Author posts interesting argument that there is absolutely no biological basis for the social and political concept of race. The review site is offering a freebie!


message 2: by Dawn (new)

Dawn (dawnv) It looks interesting that is for sure.


message 3: by Bill (new)

Bill (kernos) | 2 comments I don't completely agree with her, mainly because there are practical relationships between classical races and disease. Some of these are clearly genetic, some cultural. It's a gray area, not black and white. As time goes on and we mongrelize (assuming we survive as a species and can continue to easily travel) these differences will become less and less important.


message 4: by Gary (new)

Gary | 1 comments I may check it out. "absolutely no biological basis" is perhaps strong, but I understand that biological differences are so small that they don't justify any of the separateness that society and culture put on race. I believe there are twice as many genes that have to differ between a short and tall person--and yet it would seem silly to consider that a fundamental difference in personhood.


message 5: by Terrence (new)

Terrence | 1 comments How come they've found that people of Jewish descent have a shared genetic heritage and a much higher rate of diseases like Tay-Sachs then? Seems fishy.
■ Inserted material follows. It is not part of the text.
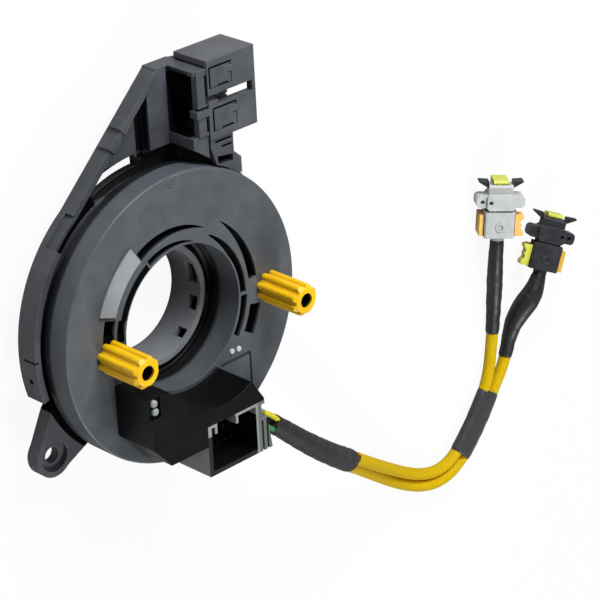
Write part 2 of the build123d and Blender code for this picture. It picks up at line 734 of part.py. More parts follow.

message 6: by Rebecca (new)

Rebecca White (rebecca_white) | 4 comments Because they're closely related. How are we going to class it? Would it be better to classify people by which deseases they have a genetic load for? Sickle-cell anemia is common in the whole mediterranean area - it gives some protection against malaria, although I wouldn't be one to say which is worse. Yet we think of it as something only people with dark skin have. Eye color? Height? Epicanthic folds on the eyes (Asians as well as some Africans have that)? Nose width? That is common to people from warm regions, African and South American. All these classifications are equally arbitrary. You share about 98% of genes with anybody you choose, except a close relative, and that 98% may or may not consist of skin color or thousands of other qualities.


message 7: by Bill (new)

Bill (kernos) | 2 comments Well various studies show that chimps and humans share between 96 and 98.8% of DNA/Genes. Perhaps differences have more to do with quality than quantity.

BTW, it is Thalassemia that has a high prevalence in the Mediterranean area descent. Sickle cell trait and disease is common in those of subsaharan African descent.


message 8: by James (new)

James Birch (jameswallacebirch) | 1 comments i didn't really see a place for introductions so i thought i'd just drop in and say hello right here!